The evolutionary journey of four-limbed animals, or tetrapods, was once considered a relatively simple progression: fish ventured onto land during the Devonian period, adapted, and eventually diversified into the reptiles, birds, and mammals we know today. A recently discovered sandstone slab from southeastern Australia, dating back approximately 355 million years, challenges this established narrative. This remarkable find, made by two amateur paleontologists, preserves a set of footprints featuring distinct long toes and claw marks, representing the oldest evidence of clawed tetrapods ever found.
This discovery significantly impacts our understanding of tetrapod evolution, pushing back the timeline for a crucial part of the tetrapod family tree—specifically, the branches below the reptile-mammal split (also known as the amniote crown-group node). While scientists generally agree that tetrapods originated in the Devonian, these early creatures were thought to be fish-like and only beginning their terrestrial adaptation. The new fossil evidence, detailed in a Nature study, suggests a more complex evolutionary history.
Per Ahlberg, lead author of the study and a researcher at Uppsala University, explains that the presence of reptiles at the beginning of the Carboniferous period, as indicated by the Australian trackways, contradicts the previous understanding of early tetrapod evolution. The conventional view held that early tetrapods were fish-like creatures, only gradually adapting to life on land. The discovery of reptilian footprints so early in the fossil record challenges this notion. Co-author Grzegorz Niedźwiedzki, also a researcher at Uppsala University, expressed his initial surprise upon examining the specimen, quickly recognizing the unmistakable claw marks.

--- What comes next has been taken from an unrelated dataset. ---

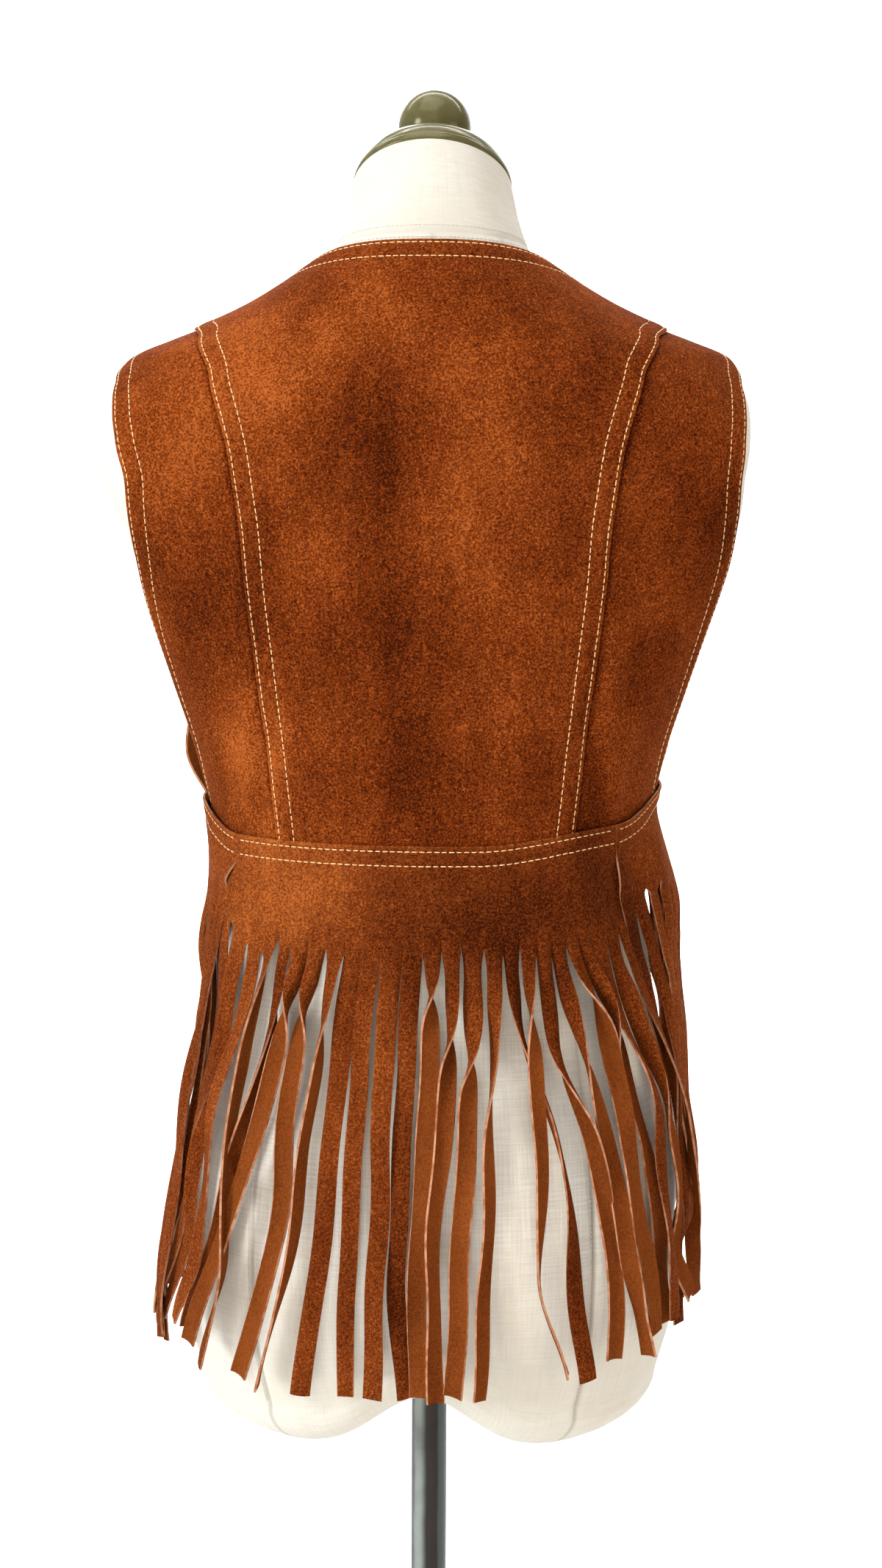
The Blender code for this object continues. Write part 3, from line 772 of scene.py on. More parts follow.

The presence of claws is a crucial detail, marking a key characteristic of early amniotes—the group encompassing reptiles, birds, and mammals. Other tetrapods, such as early amphibians and “fishapods” like Tiktaalik, lacked claws. This suggests the track-maker was likely a primitive reptile, existing much earlier than previously thought. This discovery challenges the idea that Tiktaalik and similar “fishapods” were direct tetrapod ancestors. In fact, they lived long after the earliest tetrapods. Ahlberg notes that Tiktaalik might have been roughly contemporary with the tetrapod crown-group node.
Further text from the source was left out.